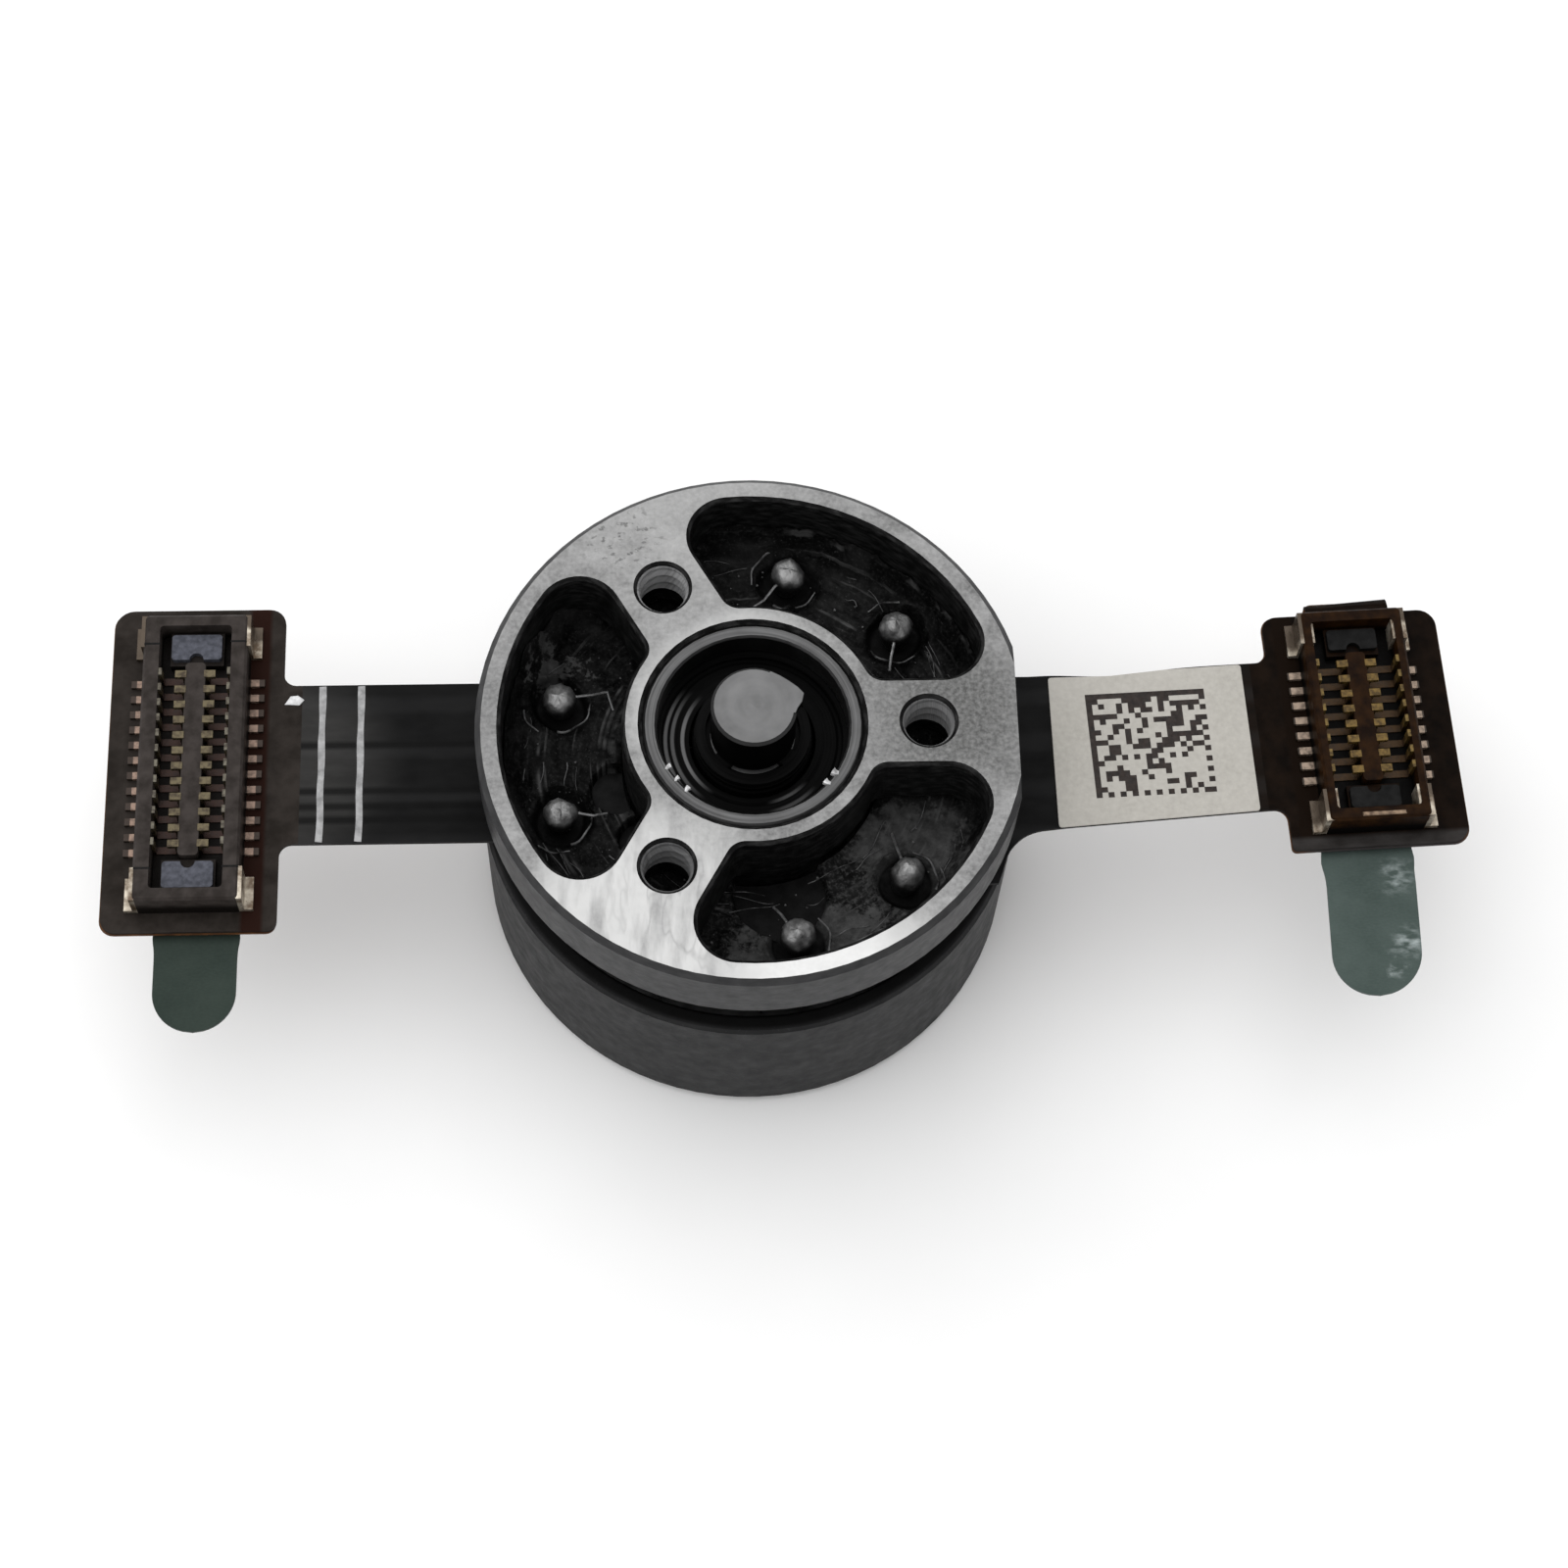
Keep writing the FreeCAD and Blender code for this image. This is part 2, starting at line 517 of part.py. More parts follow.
--
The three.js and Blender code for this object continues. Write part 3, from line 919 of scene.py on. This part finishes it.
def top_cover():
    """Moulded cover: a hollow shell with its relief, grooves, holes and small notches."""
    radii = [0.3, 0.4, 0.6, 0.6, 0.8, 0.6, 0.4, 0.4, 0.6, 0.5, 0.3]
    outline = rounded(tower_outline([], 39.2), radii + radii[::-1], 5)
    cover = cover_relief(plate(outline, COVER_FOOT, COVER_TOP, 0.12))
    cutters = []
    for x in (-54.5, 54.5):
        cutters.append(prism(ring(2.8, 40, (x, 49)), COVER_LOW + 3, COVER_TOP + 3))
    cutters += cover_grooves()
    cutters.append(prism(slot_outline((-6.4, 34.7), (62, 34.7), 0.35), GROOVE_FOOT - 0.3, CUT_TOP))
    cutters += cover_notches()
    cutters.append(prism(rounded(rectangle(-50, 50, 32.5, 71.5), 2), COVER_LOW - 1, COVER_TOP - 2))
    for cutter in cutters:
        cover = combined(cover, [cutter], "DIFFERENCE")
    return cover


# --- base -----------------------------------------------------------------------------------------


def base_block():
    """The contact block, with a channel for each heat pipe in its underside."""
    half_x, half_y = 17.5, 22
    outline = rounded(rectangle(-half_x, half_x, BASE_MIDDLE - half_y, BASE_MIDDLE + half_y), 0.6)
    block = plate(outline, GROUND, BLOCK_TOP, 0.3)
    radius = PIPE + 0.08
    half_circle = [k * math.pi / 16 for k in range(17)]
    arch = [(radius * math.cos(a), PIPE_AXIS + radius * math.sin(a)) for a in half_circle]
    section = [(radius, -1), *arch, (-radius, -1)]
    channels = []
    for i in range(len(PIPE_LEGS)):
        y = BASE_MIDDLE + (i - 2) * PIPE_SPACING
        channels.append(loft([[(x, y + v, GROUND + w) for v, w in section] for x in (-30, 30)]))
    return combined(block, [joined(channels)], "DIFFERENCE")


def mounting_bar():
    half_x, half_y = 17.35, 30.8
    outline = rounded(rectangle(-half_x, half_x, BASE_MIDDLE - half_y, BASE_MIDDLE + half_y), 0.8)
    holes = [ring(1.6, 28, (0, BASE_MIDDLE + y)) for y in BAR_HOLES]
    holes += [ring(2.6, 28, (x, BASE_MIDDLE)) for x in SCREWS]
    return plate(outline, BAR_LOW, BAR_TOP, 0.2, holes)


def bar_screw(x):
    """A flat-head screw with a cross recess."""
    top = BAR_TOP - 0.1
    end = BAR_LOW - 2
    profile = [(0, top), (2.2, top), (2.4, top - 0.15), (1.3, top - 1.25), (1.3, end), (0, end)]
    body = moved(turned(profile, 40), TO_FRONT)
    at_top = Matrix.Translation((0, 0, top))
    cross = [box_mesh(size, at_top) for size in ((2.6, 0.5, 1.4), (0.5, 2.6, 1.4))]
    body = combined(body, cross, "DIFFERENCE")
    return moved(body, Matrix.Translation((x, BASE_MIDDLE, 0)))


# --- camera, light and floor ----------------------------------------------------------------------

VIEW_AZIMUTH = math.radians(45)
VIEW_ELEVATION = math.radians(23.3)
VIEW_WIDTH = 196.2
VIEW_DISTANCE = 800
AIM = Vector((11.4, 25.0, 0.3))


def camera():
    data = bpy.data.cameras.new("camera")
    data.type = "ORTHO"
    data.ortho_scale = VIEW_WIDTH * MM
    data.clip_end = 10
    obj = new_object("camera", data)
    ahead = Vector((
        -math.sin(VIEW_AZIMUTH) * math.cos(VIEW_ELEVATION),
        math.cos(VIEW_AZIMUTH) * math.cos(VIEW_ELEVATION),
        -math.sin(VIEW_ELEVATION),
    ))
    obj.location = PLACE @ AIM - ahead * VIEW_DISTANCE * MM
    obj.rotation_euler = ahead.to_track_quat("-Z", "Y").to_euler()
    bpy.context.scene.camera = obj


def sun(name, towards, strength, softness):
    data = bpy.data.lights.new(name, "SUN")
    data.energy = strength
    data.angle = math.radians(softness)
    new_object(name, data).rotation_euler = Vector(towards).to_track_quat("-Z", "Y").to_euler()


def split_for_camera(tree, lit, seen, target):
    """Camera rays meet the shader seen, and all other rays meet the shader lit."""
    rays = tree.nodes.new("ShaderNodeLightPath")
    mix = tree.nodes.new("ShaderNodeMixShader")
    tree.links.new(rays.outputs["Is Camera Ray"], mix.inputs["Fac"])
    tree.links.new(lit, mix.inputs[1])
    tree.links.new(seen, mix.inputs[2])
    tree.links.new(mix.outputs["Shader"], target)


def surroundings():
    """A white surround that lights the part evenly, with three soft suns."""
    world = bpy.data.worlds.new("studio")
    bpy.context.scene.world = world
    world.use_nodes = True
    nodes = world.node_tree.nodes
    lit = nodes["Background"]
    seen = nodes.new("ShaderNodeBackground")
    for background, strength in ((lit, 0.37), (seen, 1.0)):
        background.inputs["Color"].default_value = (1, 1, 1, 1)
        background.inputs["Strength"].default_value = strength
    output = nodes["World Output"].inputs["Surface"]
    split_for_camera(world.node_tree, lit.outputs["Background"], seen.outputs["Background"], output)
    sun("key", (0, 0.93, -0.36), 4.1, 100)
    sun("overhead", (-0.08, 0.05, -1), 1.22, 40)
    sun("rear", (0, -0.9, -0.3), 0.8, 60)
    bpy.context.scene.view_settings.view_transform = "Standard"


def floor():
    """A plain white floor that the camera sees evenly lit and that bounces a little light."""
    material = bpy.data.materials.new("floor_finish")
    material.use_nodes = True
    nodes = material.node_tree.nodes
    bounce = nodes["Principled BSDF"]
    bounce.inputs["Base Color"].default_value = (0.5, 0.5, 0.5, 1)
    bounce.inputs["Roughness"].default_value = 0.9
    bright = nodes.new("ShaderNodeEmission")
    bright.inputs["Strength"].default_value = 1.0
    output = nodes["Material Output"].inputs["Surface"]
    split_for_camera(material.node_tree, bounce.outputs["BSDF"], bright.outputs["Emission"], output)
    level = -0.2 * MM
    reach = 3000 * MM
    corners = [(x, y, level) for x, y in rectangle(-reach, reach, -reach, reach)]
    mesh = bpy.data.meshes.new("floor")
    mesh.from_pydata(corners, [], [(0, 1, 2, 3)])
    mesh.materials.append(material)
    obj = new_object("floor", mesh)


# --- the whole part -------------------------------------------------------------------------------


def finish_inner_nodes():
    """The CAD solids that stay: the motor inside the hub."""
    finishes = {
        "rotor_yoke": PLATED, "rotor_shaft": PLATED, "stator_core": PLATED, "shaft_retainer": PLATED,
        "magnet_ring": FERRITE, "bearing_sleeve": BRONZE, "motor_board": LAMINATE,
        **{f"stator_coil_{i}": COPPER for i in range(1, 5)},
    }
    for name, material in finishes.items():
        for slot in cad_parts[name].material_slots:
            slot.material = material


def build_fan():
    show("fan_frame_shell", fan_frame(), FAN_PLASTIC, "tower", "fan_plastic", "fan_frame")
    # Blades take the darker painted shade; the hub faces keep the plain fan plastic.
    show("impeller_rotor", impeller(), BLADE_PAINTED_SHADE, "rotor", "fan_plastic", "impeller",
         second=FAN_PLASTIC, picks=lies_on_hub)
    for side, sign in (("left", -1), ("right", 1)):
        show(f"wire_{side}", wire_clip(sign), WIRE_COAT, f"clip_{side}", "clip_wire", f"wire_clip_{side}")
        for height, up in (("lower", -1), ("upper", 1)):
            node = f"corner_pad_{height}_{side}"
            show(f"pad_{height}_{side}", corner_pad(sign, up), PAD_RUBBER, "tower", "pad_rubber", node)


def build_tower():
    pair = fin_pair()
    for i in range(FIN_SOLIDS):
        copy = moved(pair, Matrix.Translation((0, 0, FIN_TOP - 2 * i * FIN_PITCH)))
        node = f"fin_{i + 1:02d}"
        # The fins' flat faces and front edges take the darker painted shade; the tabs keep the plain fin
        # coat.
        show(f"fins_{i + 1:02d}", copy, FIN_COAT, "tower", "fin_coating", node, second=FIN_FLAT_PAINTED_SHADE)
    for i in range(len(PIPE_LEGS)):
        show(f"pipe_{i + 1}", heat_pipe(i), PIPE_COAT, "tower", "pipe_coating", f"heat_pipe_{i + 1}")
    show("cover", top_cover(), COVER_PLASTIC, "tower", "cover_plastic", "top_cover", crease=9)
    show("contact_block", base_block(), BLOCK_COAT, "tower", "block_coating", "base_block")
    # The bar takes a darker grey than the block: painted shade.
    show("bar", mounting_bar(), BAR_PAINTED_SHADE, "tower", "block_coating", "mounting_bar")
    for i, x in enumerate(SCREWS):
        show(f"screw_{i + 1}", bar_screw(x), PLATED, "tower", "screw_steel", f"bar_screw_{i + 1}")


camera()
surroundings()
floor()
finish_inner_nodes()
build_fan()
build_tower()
--
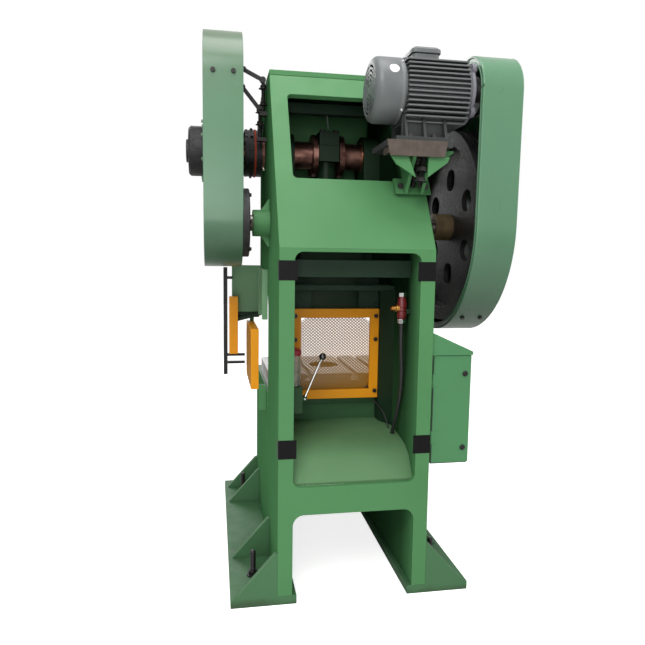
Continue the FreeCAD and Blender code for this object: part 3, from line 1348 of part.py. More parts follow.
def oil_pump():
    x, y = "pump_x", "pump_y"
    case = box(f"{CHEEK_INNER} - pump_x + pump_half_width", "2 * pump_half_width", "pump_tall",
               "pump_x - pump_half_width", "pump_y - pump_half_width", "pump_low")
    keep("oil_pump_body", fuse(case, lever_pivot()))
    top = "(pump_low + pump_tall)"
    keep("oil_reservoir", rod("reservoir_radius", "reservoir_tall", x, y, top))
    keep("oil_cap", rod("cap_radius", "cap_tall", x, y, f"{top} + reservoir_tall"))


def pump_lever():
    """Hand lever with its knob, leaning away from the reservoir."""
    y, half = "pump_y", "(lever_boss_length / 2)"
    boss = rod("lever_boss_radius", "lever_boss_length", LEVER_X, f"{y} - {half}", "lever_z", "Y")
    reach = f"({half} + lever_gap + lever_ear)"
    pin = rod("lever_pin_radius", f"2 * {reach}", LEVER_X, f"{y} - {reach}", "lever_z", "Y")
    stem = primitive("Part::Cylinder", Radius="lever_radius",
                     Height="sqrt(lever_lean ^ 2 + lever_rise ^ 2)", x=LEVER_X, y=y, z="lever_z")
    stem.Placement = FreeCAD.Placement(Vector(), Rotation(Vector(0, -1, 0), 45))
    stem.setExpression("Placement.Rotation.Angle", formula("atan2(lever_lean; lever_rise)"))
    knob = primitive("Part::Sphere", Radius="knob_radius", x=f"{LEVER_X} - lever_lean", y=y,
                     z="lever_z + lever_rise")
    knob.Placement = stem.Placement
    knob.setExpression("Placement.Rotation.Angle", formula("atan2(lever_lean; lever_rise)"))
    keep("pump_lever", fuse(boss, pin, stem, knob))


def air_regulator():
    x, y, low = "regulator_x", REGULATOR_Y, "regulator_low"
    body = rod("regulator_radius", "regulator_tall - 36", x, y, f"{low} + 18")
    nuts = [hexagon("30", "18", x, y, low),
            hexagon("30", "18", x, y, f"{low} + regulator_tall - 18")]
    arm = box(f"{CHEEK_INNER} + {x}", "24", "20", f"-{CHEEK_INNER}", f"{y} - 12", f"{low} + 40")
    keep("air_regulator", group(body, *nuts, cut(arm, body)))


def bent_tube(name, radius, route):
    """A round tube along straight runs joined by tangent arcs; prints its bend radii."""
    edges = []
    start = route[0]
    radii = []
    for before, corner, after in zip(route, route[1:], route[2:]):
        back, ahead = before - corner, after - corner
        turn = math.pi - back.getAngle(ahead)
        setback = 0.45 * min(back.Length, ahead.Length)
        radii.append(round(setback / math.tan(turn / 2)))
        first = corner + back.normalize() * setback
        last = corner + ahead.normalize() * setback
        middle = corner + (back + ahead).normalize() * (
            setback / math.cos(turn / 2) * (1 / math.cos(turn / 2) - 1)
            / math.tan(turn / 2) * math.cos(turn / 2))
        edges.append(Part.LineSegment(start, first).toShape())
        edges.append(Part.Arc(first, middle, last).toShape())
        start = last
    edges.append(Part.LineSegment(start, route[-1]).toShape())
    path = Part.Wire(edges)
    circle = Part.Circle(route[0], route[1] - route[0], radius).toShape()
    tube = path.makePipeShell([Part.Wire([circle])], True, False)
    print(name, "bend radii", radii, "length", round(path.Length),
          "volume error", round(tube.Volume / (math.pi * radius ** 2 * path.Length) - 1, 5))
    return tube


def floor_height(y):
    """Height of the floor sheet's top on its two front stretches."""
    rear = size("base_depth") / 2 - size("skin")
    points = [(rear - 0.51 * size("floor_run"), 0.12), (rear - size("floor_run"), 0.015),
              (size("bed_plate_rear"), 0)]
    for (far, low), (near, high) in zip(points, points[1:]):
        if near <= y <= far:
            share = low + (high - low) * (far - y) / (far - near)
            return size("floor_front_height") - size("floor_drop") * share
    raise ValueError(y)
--
DO THIS — Copy every line of the records above that holds the word "Blender".

TASK SOLUTION —
Keep writing the FreeCAD and Blender code for this image. This is part 2, starting at line 517 of part.py. More parts follow.
The three.js and Blender code for this object continues. Write part 3, from line 919 of scene.py on. This part finishes it.
Continue the FreeCAD and Blender code for this object: part 3, from line 1348 of part.py. More parts follow.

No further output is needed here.